Task goal —
In the listing that follows, the range to quote begins at the line that has "cad_parts[node].hide_render = cad_parts[node].hide_viewport" and ends after the line that has "obj.matrix_world = Matrix.Identity(4)"; quote it verbatim and add nothing.

Data section —
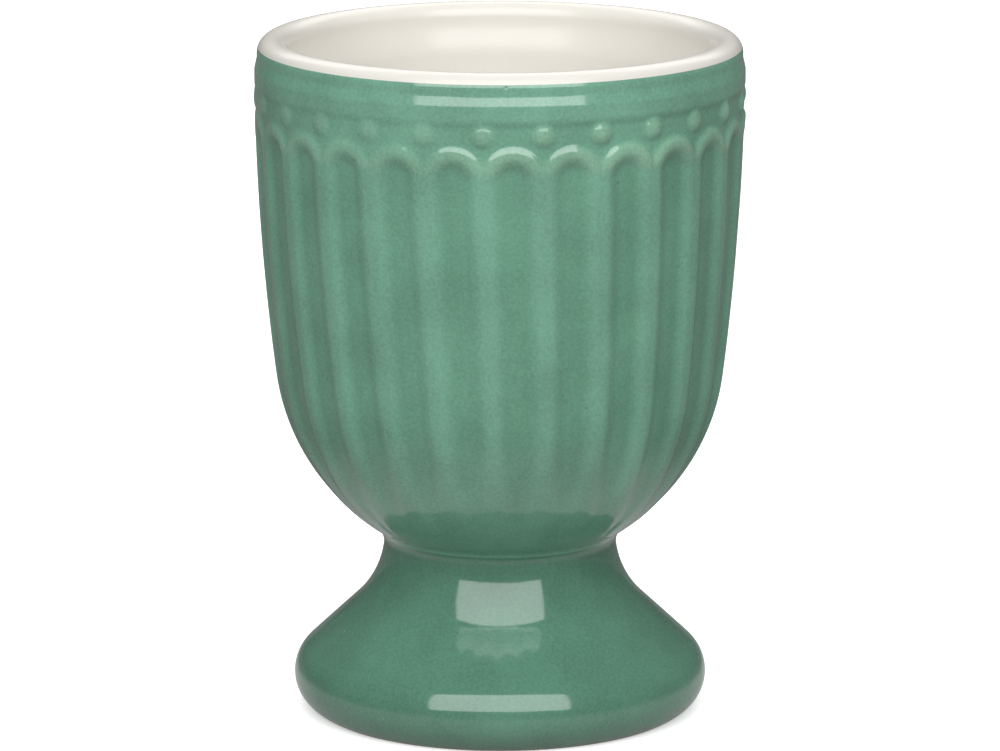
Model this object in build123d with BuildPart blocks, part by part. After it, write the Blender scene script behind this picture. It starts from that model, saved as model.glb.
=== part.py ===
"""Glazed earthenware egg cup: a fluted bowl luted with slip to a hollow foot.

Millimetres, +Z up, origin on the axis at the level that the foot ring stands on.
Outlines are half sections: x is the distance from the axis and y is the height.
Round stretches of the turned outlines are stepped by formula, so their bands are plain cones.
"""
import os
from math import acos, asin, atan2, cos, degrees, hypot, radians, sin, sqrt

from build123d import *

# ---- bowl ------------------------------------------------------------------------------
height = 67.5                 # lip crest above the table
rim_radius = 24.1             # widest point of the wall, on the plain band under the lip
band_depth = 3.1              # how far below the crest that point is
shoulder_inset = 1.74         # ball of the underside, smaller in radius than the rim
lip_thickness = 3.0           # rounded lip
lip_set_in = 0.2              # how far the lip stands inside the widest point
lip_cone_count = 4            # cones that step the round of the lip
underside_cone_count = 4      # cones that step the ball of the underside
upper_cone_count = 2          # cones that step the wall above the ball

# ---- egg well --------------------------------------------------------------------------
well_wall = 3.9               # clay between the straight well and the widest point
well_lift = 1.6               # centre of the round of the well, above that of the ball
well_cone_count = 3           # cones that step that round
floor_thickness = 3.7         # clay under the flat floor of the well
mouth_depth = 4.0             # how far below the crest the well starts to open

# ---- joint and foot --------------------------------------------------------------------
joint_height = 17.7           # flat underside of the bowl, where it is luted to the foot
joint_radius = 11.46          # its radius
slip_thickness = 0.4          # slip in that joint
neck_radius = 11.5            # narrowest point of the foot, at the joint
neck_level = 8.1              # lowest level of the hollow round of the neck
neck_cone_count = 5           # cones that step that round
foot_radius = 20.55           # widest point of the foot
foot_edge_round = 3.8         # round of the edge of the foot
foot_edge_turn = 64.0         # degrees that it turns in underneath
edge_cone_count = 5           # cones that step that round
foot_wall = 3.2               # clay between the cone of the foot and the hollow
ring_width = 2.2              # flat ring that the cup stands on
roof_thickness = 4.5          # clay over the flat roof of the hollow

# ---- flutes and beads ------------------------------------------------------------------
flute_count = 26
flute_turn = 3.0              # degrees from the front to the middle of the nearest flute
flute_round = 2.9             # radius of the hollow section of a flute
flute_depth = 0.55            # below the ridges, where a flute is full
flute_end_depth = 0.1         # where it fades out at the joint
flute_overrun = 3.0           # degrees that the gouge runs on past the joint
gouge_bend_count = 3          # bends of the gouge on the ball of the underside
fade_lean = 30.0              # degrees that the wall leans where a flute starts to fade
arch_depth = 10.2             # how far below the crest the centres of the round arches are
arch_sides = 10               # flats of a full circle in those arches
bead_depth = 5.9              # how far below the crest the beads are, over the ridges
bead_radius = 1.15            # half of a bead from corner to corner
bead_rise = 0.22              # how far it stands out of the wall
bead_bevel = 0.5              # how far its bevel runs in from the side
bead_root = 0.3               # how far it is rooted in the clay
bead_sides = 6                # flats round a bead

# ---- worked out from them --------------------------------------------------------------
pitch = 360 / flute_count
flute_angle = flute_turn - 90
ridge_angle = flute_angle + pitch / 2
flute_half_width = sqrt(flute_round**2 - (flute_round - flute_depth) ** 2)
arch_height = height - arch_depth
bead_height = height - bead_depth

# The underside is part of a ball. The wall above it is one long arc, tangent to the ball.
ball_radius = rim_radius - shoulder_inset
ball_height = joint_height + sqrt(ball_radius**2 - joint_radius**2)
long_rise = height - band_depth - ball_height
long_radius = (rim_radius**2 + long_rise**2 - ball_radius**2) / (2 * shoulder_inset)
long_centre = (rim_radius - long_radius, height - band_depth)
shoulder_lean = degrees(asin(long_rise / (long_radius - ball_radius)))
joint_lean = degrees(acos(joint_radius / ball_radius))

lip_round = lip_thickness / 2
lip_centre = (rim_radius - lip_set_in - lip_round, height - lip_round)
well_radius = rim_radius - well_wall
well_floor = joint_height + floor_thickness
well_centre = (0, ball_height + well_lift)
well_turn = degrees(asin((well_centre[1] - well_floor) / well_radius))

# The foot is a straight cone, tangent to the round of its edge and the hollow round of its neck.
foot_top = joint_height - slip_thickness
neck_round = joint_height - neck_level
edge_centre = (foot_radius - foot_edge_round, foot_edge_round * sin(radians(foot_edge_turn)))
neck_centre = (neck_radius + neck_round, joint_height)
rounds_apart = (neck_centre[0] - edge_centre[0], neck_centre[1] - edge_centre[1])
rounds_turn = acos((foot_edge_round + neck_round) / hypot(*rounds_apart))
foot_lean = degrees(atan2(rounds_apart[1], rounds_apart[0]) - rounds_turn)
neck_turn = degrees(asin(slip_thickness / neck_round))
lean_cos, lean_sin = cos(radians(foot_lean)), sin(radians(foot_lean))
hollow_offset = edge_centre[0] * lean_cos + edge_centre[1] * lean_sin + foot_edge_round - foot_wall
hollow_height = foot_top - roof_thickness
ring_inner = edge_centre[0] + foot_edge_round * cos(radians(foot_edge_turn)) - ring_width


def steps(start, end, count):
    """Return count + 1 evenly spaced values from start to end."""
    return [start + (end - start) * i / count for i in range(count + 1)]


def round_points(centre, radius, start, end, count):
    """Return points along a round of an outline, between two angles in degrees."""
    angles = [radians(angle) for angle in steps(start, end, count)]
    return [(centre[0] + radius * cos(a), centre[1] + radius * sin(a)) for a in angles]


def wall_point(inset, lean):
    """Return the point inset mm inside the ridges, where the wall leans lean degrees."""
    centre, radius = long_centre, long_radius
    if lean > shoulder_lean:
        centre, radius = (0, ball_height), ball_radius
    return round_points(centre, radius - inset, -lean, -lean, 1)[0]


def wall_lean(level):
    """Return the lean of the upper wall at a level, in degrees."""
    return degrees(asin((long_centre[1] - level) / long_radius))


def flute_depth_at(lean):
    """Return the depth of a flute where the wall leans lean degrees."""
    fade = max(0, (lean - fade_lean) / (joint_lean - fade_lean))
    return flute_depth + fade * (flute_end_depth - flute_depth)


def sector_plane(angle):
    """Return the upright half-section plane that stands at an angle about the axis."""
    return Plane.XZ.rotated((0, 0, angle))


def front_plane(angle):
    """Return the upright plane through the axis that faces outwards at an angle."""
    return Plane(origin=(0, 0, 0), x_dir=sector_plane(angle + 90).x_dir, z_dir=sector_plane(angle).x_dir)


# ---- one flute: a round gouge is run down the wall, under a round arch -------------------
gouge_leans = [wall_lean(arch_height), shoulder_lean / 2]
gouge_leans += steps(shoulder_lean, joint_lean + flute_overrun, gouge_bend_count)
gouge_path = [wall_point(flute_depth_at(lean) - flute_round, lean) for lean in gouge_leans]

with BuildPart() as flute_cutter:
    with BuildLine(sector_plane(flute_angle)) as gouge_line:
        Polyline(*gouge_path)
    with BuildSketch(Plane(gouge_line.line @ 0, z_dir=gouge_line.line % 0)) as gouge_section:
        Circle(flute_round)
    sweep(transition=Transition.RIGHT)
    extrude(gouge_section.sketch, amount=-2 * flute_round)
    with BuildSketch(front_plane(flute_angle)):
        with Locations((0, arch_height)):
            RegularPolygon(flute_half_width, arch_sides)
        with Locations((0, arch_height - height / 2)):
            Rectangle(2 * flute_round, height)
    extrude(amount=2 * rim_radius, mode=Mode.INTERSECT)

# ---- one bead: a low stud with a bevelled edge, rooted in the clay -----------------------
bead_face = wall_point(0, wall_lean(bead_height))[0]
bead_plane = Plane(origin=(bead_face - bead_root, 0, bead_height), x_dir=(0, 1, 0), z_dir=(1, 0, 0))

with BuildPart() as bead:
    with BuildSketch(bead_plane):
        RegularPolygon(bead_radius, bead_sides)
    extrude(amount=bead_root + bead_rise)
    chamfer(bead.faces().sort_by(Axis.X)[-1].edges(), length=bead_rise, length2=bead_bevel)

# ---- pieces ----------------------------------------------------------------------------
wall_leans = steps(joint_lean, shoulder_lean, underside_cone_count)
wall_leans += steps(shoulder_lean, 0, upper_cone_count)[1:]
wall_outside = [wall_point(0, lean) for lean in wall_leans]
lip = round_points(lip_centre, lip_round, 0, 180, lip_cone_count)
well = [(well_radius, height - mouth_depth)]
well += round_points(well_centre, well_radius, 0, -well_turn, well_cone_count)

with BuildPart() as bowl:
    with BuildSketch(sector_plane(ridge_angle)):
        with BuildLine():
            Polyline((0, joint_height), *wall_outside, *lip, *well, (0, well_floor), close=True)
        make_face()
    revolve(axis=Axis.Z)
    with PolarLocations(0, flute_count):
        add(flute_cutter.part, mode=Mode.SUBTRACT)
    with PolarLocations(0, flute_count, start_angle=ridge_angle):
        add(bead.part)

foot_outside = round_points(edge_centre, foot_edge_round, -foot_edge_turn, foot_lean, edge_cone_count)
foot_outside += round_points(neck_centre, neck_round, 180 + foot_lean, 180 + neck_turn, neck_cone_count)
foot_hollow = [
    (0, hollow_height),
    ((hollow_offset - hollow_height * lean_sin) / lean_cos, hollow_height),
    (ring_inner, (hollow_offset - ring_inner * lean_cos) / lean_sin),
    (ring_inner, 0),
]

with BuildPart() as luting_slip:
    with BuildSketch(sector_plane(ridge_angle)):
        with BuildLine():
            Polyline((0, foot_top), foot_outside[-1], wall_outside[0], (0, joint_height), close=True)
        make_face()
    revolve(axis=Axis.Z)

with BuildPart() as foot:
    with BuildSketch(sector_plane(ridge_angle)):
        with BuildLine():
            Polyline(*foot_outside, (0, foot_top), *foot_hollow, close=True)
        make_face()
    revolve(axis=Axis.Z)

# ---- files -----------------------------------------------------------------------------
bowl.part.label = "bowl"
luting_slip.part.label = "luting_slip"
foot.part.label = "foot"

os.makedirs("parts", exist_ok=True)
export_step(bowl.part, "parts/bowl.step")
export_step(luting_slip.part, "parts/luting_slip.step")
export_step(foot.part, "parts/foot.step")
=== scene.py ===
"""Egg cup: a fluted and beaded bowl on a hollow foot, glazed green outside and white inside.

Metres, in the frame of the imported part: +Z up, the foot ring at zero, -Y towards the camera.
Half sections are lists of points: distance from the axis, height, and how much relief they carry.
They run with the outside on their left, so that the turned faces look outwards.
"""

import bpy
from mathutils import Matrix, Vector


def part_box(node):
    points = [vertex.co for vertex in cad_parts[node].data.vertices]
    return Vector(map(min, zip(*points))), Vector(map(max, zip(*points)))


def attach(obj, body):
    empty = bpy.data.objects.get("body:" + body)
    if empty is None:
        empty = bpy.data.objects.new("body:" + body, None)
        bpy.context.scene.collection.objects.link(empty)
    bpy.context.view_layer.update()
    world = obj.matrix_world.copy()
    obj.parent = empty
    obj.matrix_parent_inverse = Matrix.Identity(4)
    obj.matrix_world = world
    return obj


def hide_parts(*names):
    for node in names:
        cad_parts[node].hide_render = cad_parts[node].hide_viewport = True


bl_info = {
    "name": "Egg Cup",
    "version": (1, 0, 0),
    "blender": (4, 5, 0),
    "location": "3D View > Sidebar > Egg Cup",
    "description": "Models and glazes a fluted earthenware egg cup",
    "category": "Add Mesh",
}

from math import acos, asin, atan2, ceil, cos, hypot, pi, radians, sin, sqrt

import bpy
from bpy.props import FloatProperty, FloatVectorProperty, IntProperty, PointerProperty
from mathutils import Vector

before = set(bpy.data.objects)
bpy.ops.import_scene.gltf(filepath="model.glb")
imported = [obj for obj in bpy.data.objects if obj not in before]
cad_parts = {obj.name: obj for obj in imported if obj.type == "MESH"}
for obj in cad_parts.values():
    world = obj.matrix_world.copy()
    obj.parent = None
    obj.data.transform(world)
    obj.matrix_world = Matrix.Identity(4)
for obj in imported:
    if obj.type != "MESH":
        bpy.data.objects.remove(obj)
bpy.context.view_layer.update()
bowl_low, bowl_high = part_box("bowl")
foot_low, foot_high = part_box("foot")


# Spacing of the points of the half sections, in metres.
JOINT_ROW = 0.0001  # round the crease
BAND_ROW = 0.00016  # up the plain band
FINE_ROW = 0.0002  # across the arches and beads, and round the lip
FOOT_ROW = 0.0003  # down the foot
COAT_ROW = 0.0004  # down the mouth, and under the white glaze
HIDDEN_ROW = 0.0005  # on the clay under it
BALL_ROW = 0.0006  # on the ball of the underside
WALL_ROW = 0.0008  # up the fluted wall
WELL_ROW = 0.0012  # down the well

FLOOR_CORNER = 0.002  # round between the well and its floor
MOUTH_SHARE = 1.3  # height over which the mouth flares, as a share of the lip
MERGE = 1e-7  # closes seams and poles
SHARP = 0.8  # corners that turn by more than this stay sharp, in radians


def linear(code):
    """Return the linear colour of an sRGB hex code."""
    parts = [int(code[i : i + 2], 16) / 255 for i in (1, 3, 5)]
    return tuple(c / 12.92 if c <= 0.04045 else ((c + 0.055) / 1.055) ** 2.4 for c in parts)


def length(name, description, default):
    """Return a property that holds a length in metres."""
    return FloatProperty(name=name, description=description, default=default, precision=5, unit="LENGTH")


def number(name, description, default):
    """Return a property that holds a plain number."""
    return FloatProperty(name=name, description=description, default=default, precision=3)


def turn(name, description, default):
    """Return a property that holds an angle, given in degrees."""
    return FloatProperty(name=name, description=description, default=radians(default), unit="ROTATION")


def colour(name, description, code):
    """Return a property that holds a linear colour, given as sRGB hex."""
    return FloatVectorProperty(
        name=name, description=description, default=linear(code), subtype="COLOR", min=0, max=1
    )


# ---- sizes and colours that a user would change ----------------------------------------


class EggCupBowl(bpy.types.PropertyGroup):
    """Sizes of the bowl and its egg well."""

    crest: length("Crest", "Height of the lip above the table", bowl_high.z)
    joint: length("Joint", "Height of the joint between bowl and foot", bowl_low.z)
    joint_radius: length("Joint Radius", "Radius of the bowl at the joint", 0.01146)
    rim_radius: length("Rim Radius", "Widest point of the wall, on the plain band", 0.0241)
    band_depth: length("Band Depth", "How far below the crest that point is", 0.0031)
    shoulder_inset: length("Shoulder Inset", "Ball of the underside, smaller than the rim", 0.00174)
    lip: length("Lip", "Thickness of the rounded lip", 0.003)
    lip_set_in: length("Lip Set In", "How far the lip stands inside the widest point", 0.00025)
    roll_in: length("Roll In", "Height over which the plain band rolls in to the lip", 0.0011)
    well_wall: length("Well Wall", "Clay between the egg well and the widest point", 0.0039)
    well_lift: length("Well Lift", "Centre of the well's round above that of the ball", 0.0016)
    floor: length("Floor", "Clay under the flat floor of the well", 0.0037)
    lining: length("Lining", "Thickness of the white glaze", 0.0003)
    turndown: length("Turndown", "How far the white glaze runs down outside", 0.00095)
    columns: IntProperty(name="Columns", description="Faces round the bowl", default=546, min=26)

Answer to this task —
        cad_parts[node].hide_render = cad_parts[node].hide_viewport = True


bl_info = {
    "name": "Egg Cup",
    "version": (1, 0, 0),
    "blender": (4, 5, 0),
    "location": "3D View > Sidebar > Egg Cup",
    "description": "Models and glazes a fluted earthenware egg cup",
    "category": "Add Mesh",
}

from math import acos, asin, atan2, ceil, cos, hypot, pi, radians, sin, sqrt

import bpy
from bpy.props import FloatProperty, FloatVectorProperty, IntProperty, PointerProperty
from mathutils import Vector

before = set(bpy.data.objects)
bpy.ops.import_scene.gltf(filepath="model.glb")
imported = [obj for obj in bpy.data.objects if obj not in before]
cad_parts = {obj.name: obj for obj in imported if obj.type == "MESH"}
for obj in cad_parts.values():
    world = obj.matrix_world.copy()
    obj.parent = None
    obj.data.transform(world)
    obj.matrix_world = Matrix.Identity(4)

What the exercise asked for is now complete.